DO THIS = Return all of the lines below exactly as they are.

↓↓↓

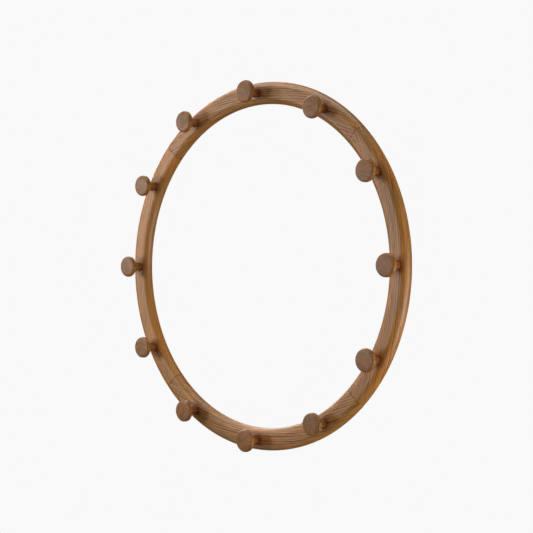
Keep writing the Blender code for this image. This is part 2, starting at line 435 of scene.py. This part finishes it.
def wood_material(name, grain, ring_step, shift, light, dark, line_strength=1.0, fibre_long=45.0,
                  waviness=3.0, end_grain=False):
    """Oiled open-pored wood: growth lines, fibres, pores and slow drifts of colour."""
    mat, tree, shader = new_material(name)
    along, growth, deep, clean_and_unshaded = grain(tree)
    along = math_node(tree, "ADD", along, shift)

    # The log's slow bends
    bend_at = figure_point(tree, along, growth, deep, BEND_SIZE)
    bend = math_node(tree, "SUBTRACT", noise(tree, bend_at, 1.0), 0.5)
    growth = math_node(tree, "MULTIPLY_ADD", bend, waviness, growth)

    # Growth lines, in wide and narrow years
    year_at = combine(tree, math_node(tree, "MULTIPLY", growth, 1 / YEAR_SIZE), YEAR_PLACE, shift)
    year = math_node(tree, "SUBTRACT", noise(tree, year_at, 1.0), 0.5)
    age = math_node(tree, "MULTIPLY_ADD", year, YEAR_VARIATION, growth)
    phase = math_node(tree, "FRACT", math_node(tree, "MULTIPLY", age, 1 / ring_step))
    line = math_node(tree, "MULTIPLY", smooth_range(tree, phase, 0.0, LINE_PEAK),
                     smooth_range(tree, phase, LINE_PEAK, LINE_END, 1.0, 0.0))
    fade_at = combine(tree, math_node(tree, "MULTIPLY", along, 1 / FADE_LENGTH), math_node(
        tree, "MULTIPLY", growth, 1 / FADE_WIDTH), shift)
    fade = smooth_range(tree, noise(tree, fade_at, 1.0), 0.35, 0.65, 0.35, 1.0)
    line = math_node(tree, "MULTIPLY", line, fade)

    # Fibres, pores and slow colour drift
    fibre_at = figure_point(tree, along, growth, deep, (fibre_long, FIBRE_WIDTH, FIBRE_DEPTH))
    fibre = noise(tree, fibre_at, 4.0, 0.65)
    pore_at = figure_point(tree, along, growth, deep, PORE_SIZE)
    pore = math_node(tree, "MULTIPLY", smooth_range(tree, noise(tree, pore_at, 1.0), *PORE_RANGE),
                     math_node(tree, "MULTIPLY_ADD", line, 0.75, 0.25))
    drift_at = figure_point(tree, along, growth, deep, DRIFT_SIZE)
    drift = noise(tree, drift_at, 2.0)

    # Colour
    darkness = math_node(tree, "MULTIPLY", line, LINE_SHOW * line_strength)
    color = mix_color(tree, darkness, light, dark)
    warm = mix_color(tree, smooth_range(tree, drift, 0.3, 0.7), COOL_TINT, WARM_TINT)
    color = mix_color(tree, 1.0, color, warm, "MULTIPLY")
    streak = smooth_range(tree, fibre, 0.28, 0.72, 1.0 - STREAK_DARK * line_strength,
                          1.0 + STREAK_LIGHT * line_strength)
    color = mix_color(tree, 1.0, color, combine(tree, streak, streak, streak), "MULTIPLY")
    color = mix_color(tree, math_node(tree, "MULTIPLY", pore, PORE_SHOW), color,
                      tuple(PORE_TONE * c for c in dark))
    if end_grain:
        normal = add_node(tree, "ShaderNodeTexCoord").outputs["Normal"]
        facing = add_node(tree, "ShaderNodeSeparateXYZ", None, {0: normal}).outputs[2]
        end = smooth_range(tree, facing, 0.7, 0.97)
        dull = mix_color(tree, 1.0, color, END_GRAIN_TINT, "MULTIPLY")
        color = mix_color(tree, end, color, dull)
    # Oil darkens the joints; round the feet and necks of the pegs the darkening is painted shade
    stain_and_shade = mix_color(tree, clean_and_unshaded, JOINT_OIL_AND_PAINTED_SHADE, (1.0, 1.0, 1.0))
    color = mix_color(tree, 1.0, color, stain_and_shade, "MULTIPLY")
    tree.links.new(color, shader.inputs["Base Color"])

    # Gloss and relief
    rough = math_node(tree, "MULTIPLY_ADD", line, LINE_ROUGHNESS, WOOD_ROUGHNESS)
    rough = math_node(tree, "MULTIPLY_ADD", pore, PORE_ROUGHNESS, rough)
    tree.links.new(rough, shader.inputs["Roughness"])
    specular = PEG_SPECULAR if end_grain else WOOD_SPECULAR
    shader.inputs["Specular IOR Level"].default_value = specular
    height = math_node(tree, "SUBTRACT", math_node(tree, "MULTIPLY", fibre, 0.5), pore)
    bump = add_node(tree, "ShaderNodeBump", None,
                    {"Strength": WOOD_BUMP, "Distance": WOOD_RELIEF, "Height": height})
    tree.links.new(bump.outputs[0], shader.inputs["Normal"])
    return mat


# ---------------------------------------------------------------- metal

PATCH_SCALE = 260.0
BRUSH_SCALE = (4000.0, 260.0, 4000.0)
METAL_BUMP = 0.25
METAL_RELIEF = 0.00005


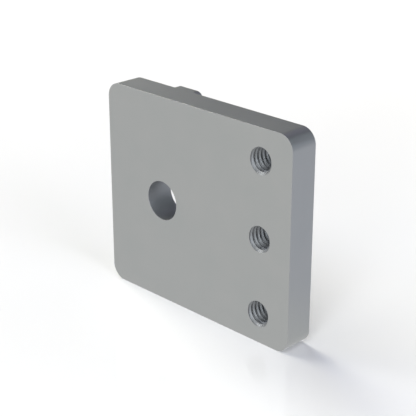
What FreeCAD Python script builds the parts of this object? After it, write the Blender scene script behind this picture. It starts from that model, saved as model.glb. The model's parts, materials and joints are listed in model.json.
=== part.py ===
# Rack mounting plate, in millimetres.
# A flat machined plate that bolts to a slotted upright through one plain hole.
# Two low lugs on its back sit in the upright's slot and keep it from turning.
# Its three tapped holes are one rack unit, so a rack panel screws onto its front.
#
# Frame: +Z up, the front face looks along -Y, the lugs point along +Y.
# The origin is the plain hole's centre in the back face, at half the plate's height.

import FreeCAD, Part
import math
import os
import Sketcher

NODE = "mounting_plate"

SIZES = {
    "plate_width": 50.8,
    "plate_height": 44.45,
    "plate_thickness": 6.35,
    "corner_radius": 3.175,
    "edge_break": 0.15,
    "bolt_hole_diameter": 8.334,
    "bolt_hole_from_left": 15.875,
    "tapped_hole_from_right": 7.9375,
    "tapped_hole_pitch": 15.875,
    "tapped_hole_count": 3,
    "tap_drill_diameter": 4.5,
    "mouth_depth": 0.5,
    "lug_width": 8.1,
    "lug_height": 9.525,
    "lug_depth": 1.6,
    "lug_corner_radius": 1.8,
}

doc = FreeCAD.newDocument("RackMountingPlate")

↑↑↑

THE RESPONSE =
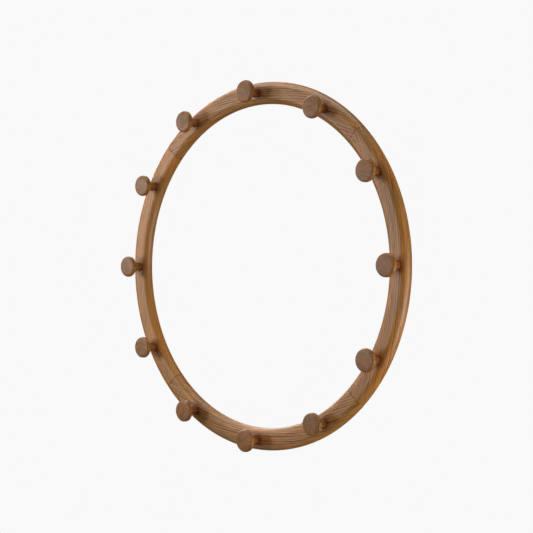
Keep writing the Blender code for this image. This is part 2, starting at line 435 of scene.py. This part finishes it.
def wood_material(name, grain, ring_step, shift, light, dark, line_strength=1.0, fibre_long=45.0,
                  waviness=3.0, end_grain=False):
    """Oiled open-pored wood: growth lines, fibres, pores and slow drifts of colour."""
    mat, tree, shader = new_material(name)
    along, growth, deep, clean_and_unshaded = grain(tree)
    along = math_node(tree, "ADD", along, shift)

    # The log's slow bends
    bend_at = figure_point(tree, along, growth, deep, BEND_SIZE)
    bend = math_node(tree, "SUBTRACT", noise(tree, bend_at, 1.0), 0.5)
    growth = math_node(tree, "MULTIPLY_ADD", bend, waviness, growth)

    # Growth lines, in wide and narrow years
    year_at = combine(tree, math_node(tree, "MULTIPLY", growth, 1 / YEAR_SIZE), YEAR_PLACE, shift)
    year = math_node(tree, "SUBTRACT", noise(tree, year_at, 1.0), 0.5)
    age = math_node(tree, "MULTIPLY_ADD", year, YEAR_VARIATION, growth)
    phase = math_node(tree, "FRACT", math_node(tree, "MULTIPLY", age, 1 / ring_step))
    line = math_node(tree, "MULTIPLY", smooth_range(tree, phase, 0.0, LINE_PEAK),
                     smooth_range(tree, phase, LINE_PEAK, LINE_END, 1.0, 0.0))
    fade_at = combine(tree, math_node(tree, "MULTIPLY", along, 1 / FADE_LENGTH), math_node(
        tree, "MULTIPLY", growth, 1 / FADE_WIDTH), shift)
    fade = smooth_range(tree, noise(tree, fade_at, 1.0), 0.35, 0.65, 0.35, 1.0)
    line = math_node(tree, "MULTIPLY", line, fade)

    # Fibres, pores and slow colour drift
    fibre_at = figure_point(tree, along, growth, deep, (fibre_long, FIBRE_WIDTH, FIBRE_DEPTH))
    fibre = noise(tree, fibre_at, 4.0, 0.65)
    pore_at = figure_point(tree, along, growth, deep, PORE_SIZE)
    pore = math_node(tree, "MULTIPLY", smooth_range(tree, noise(tree, pore_at, 1.0), *PORE_RANGE),
                     math_node(tree, "MULTIPLY_ADD", line, 0.75, 0.25))
    drift_at = figure_point(tree, along, growth, deep, DRIFT_SIZE)
    drift = noise(tree, drift_at, 2.0)

    # Colour
    darkness = math_node(tree, "MULTIPLY", line, LINE_SHOW * line_strength)
    color = mix_color(tree, darkness, light, dark)
    warm = mix_color(tree, smooth_range(tree, drift, 0.3, 0.7), COOL_TINT, WARM_TINT)
    color = mix_color(tree, 1.0, color, warm, "MULTIPLY")
    streak = smooth_range(tree, fibre, 0.28, 0.72, 1.0 - STREAK_DARK * line_strength,
                          1.0 + STREAK_LIGHT * line_strength)
    color = mix_color(tree, 1.0, color, combine(tree, streak, streak, streak), "MULTIPLY")
    color = mix_color(tree, math_node(tree, "MULTIPLY", pore, PORE_SHOW), color,
                      tuple(PORE_TONE * c for c in dark))
    if end_grain:
        normal = add_node(tree, "ShaderNodeTexCoord").outputs["Normal"]
        facing = add_node(tree, "ShaderNodeSeparateXYZ", None, {0: normal}).outputs[2]
        end = smooth_range(tree, facing, 0.7, 0.97)
        dull = mix_color(tree, 1.0, color, END_GRAIN_TINT, "MULTIPLY")
        color = mix_color(tree, end, color, dull)
    # Oil darkens the joints; round the feet and necks of the pegs the darkening is painted shade
    stain_and_shade = mix_color(tree, clean_and_unshaded, JOINT_OIL_AND_PAINTED_SHADE, (1.0, 1.0, 1.0))
    color = mix_color(tree, 1.0, color, stain_and_shade, "MULTIPLY")
    tree.links.new(color, shader.inputs["Base Color"])

    # Gloss and relief
    rough = math_node(tree, "MULTIPLY_ADD", line, LINE_ROUGHNESS, WOOD_ROUGHNESS)
    rough = math_node(tree, "MULTIPLY_ADD", pore, PORE_ROUGHNESS, rough)
    tree.links.new(rough, shader.inputs["Roughness"])
    specular = PEG_SPECULAR if end_grain else WOOD_SPECULAR
    shader.inputs["Specular IOR Level"].default_value = specular
    height = math_node(tree, "SUBTRACT", math_node(tree, "MULTIPLY", fibre, 0.5), pore)
    bump = add_node(tree, "ShaderNodeBump", None,
                    {"Strength": WOOD_BUMP, "Distance": WOOD_RELIEF, "Height": height})
    tree.links.new(bump.outputs[0], shader.inputs["Normal"])
    return mat


# ---------------------------------------------------------------- metal

PATCH_SCALE = 260.0
BRUSH_SCALE = (4000.0, 260.0, 4000.0)
METAL_BUMP = 0.25
METAL_RELIEF = 0.00005


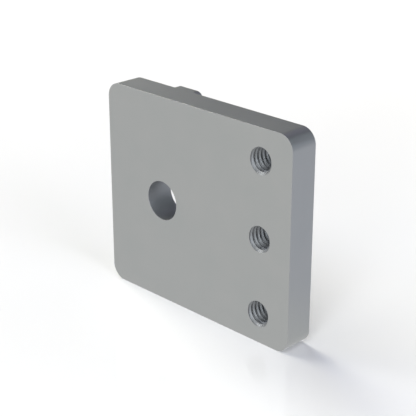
What FreeCAD Python script builds the parts of this object? After it, write the Blender scene script behind this picture. It starts from that model, saved as model.glb. The model's parts, materials and joints are listed in model.json.
=== part.py ===
# Rack mounting plate, in millimetres.
# A flat machined plate that bolts to a slotted upright through one plain hole.
# Two low lugs on its back sit in the upright's slot and keep it from turning.
# Its three tapped holes are one rack unit, so a rack panel screws onto its front.
#
# Frame: +Z up, the front face looks along -Y, the lugs point along +Y.
# The origin is the plain hole's centre in the back face, at half the plate's height.

import FreeCAD, Part
import math
import os
import Sketcher

NODE = "mounting_plate"

SIZES = {
    "plate_width": 50.8,
    "plate_height": 44.45,
    "plate_thickness": 6.35,
    "corner_radius": 3.175,
    "edge_break": 0.15,
    "bolt_hole_diameter": 8.334,
    "bolt_hole_from_left": 15.875,
    "tapped_hole_from_right": 7.9375,
    "tapped_hole_pitch": 15.875,
    "tapped_hole_count": 3,
    "tap_drill_diameter": 4.5,
    "mouth_depth": 0.5,
    "lug_width": 8.1,
    "lug_height": 9.525,
    "lug_depth": 1.6,
    "lug_corner_radius": 1.8,
}

doc = FreeCAD.newDocument("RackMountingPlate")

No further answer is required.